As I wrote here yesterday, Deutsche Bank is suffering from a lack of confidence in the market and its shares have cratered over the last 6 months.
Market maven attribute this to a lack of liquidity for the bank’s massive exposure to loans and derivatives.
But that’s the symptom, not the cause. The German international banking giant is being investigated by global financial regulators for a host of alleged criminal activities dating back to the tenure of ex-Chairman Josef Ackermann.
Word of the broadening investigation by Interpol and other financial regulators into alleged fraud, conspiracy and whistleblower cover ups have been leaking out causing counter-party banks to shy away from dealing with the bank and so there goes your liquidity problems.
The fact that the bank is currently on its third leadership team in four years speaks volumes for how systemic the charges range and how serious the consequences could be.
Any one of the host of criminal charges that may be filed could immediately put the bank out of business, since DB would then be labeled a criminal enterprise and lose all of its banking and monetary licenses.

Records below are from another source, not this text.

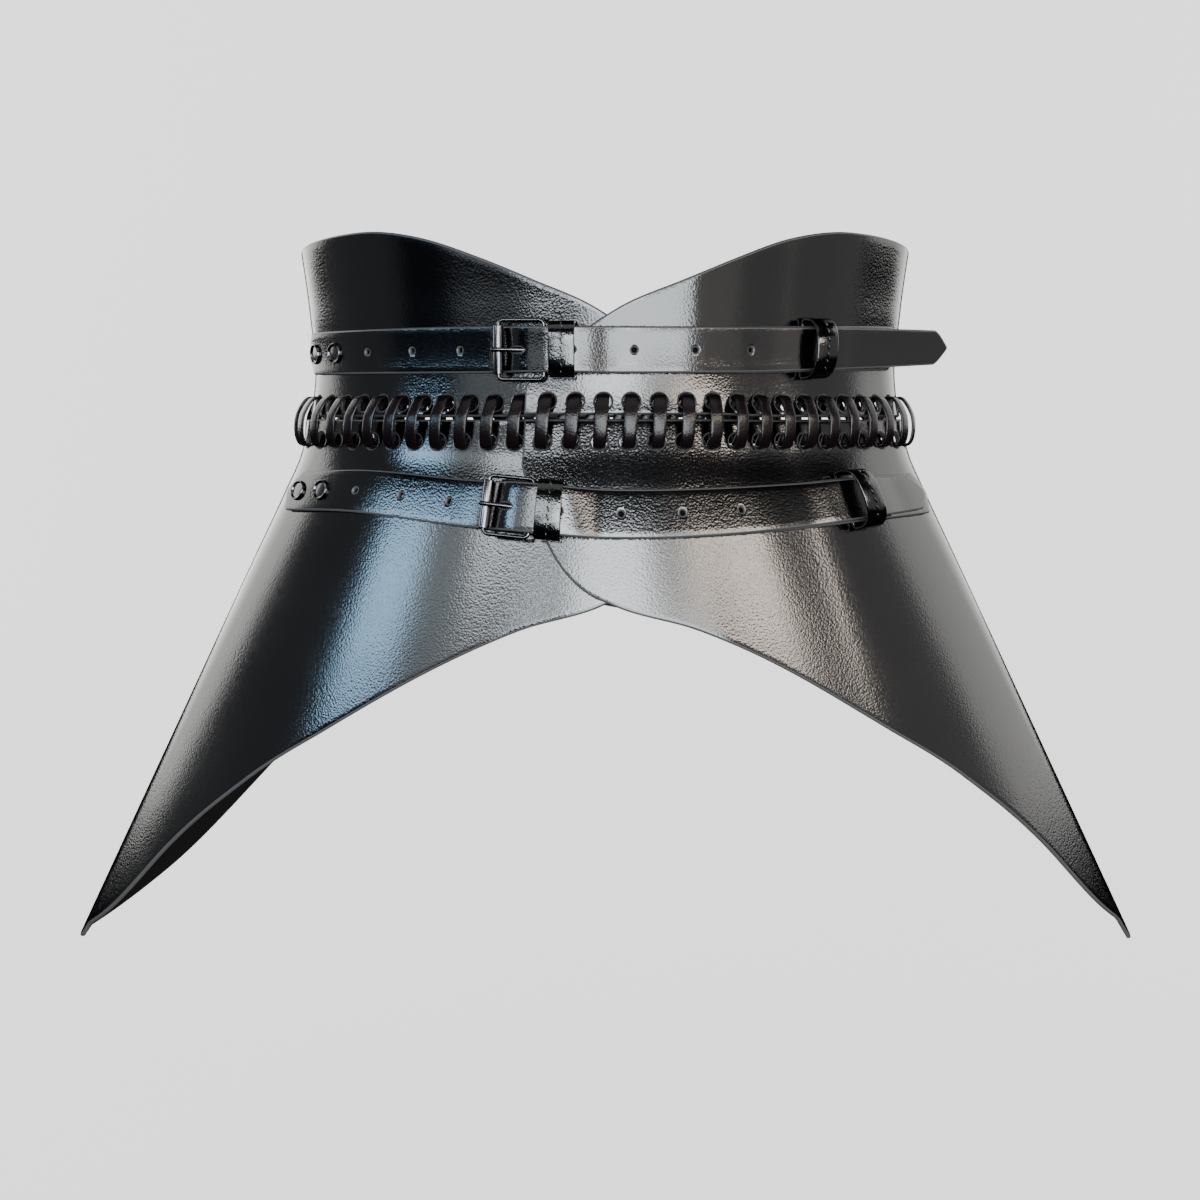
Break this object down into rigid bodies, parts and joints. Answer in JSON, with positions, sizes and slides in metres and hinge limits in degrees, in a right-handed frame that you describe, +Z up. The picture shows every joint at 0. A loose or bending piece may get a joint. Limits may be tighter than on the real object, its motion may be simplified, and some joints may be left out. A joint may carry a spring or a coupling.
{
  "type": "leather corset belt",
  "caption": "Black leather corset belt: laced waist band and flared pointed peplum, wrapped at the front and closed by two buckled straps.",
  "frame": {"origin": "middle of the waist opening, at the height of the laced seam between the band and the peplum", "axes": "+Z up, front towards -Y, +X to the right as seen from the front"},
  "size_m": [0.4631, 0.2047, 0.3017],
  "materials": {
    "panel_leather": "glossy black, fine pebble grain",
    "strap_leather": "glossy black, fine grain, stitched keepers",
    "lace_leather": "semi-gloss black with a faint plum cast",
    "black_metal": "polished black nickel"
  },
  "bodies": {
    "root": {"waist_band": "panel_leather", "peplum": "panel_leather", "lacing": "lace_leather", "upper_billet_strap": "strap_leather", "upper_buckle_strap": "strap_leather", "upper_buckle_frame": "black_metal", "upper_buckle_roller": "black_metal", "upper_buckle_prong": "black_metal", "upper_keeper_fixed": "strap_leather", "upper_keeper_end": "strap_leather", "upper_rivet_left_1": "black_metal", "upper_rivet_left_2": "black_metal", "lower_billet_strap": "strap_leather", "lower_buckle_strap": "strap_leather", "lower_buckle_frame": "black_metal", "lower_buckle_roller": "black_metal", "lower_buckle_prong": "black_metal", "lower_keeper_fixed": "strap_leather", "lower_keeper_end": "strap_leather", "lower_rivet_left_1": "black_metal", "lower_rivet_left_2": "black_metal"}
  },
  "joints": []
}
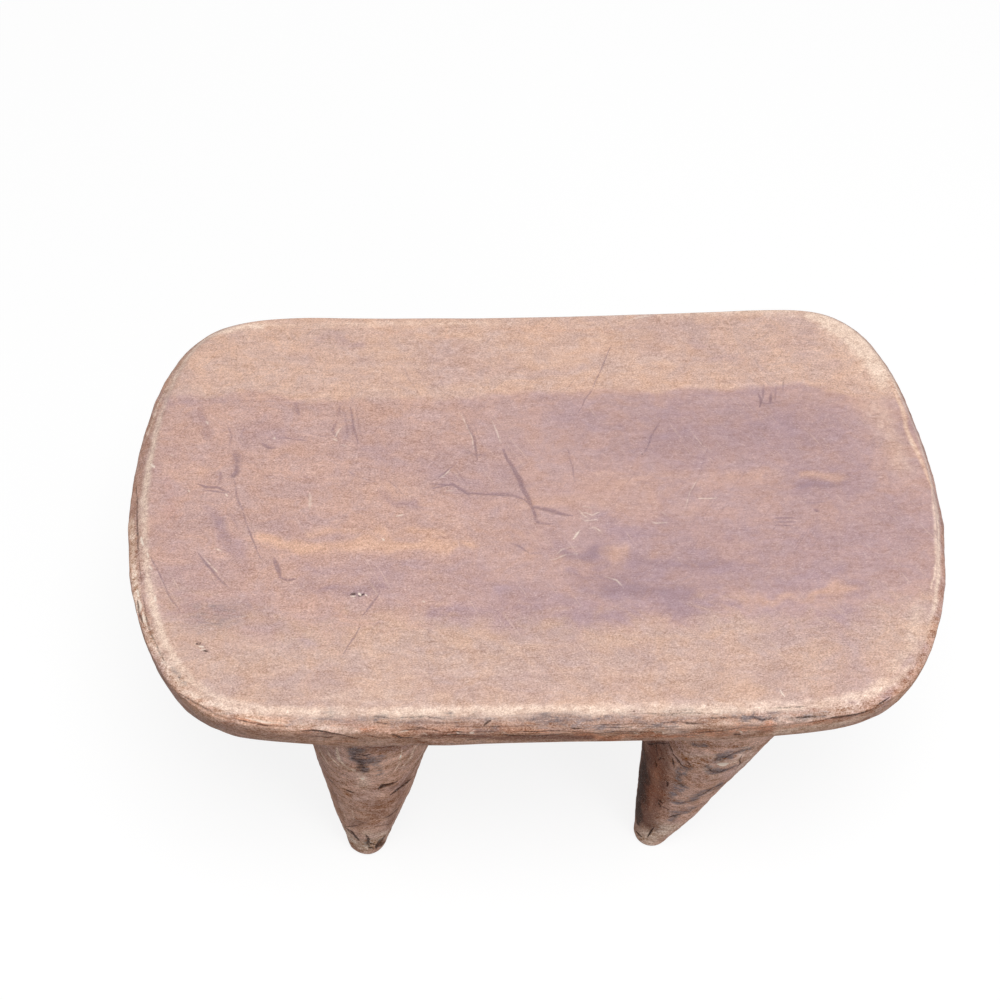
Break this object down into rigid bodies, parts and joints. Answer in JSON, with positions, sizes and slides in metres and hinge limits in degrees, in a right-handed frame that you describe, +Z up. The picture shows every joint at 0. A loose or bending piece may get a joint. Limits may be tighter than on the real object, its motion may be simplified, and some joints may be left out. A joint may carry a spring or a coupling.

I will have much more on this as my reporting goes forward, but needless to say this could be the first domino to fall in a global banking conspiracy inquisition.
US equity futures are down over 2% after Fed chief Janet Yellen gave testimony to House Financial Service committee suggesting neither a bias to raise or lower rates at the next meeting.
Also Hong Kong markets reopened after week-long holiday and traded down 3.9%.
Yellen is in front of the Senate panel Thursday, let’s see how she plays it. Going in she had planned to give the same opening remarks as yesterday, but that may change now.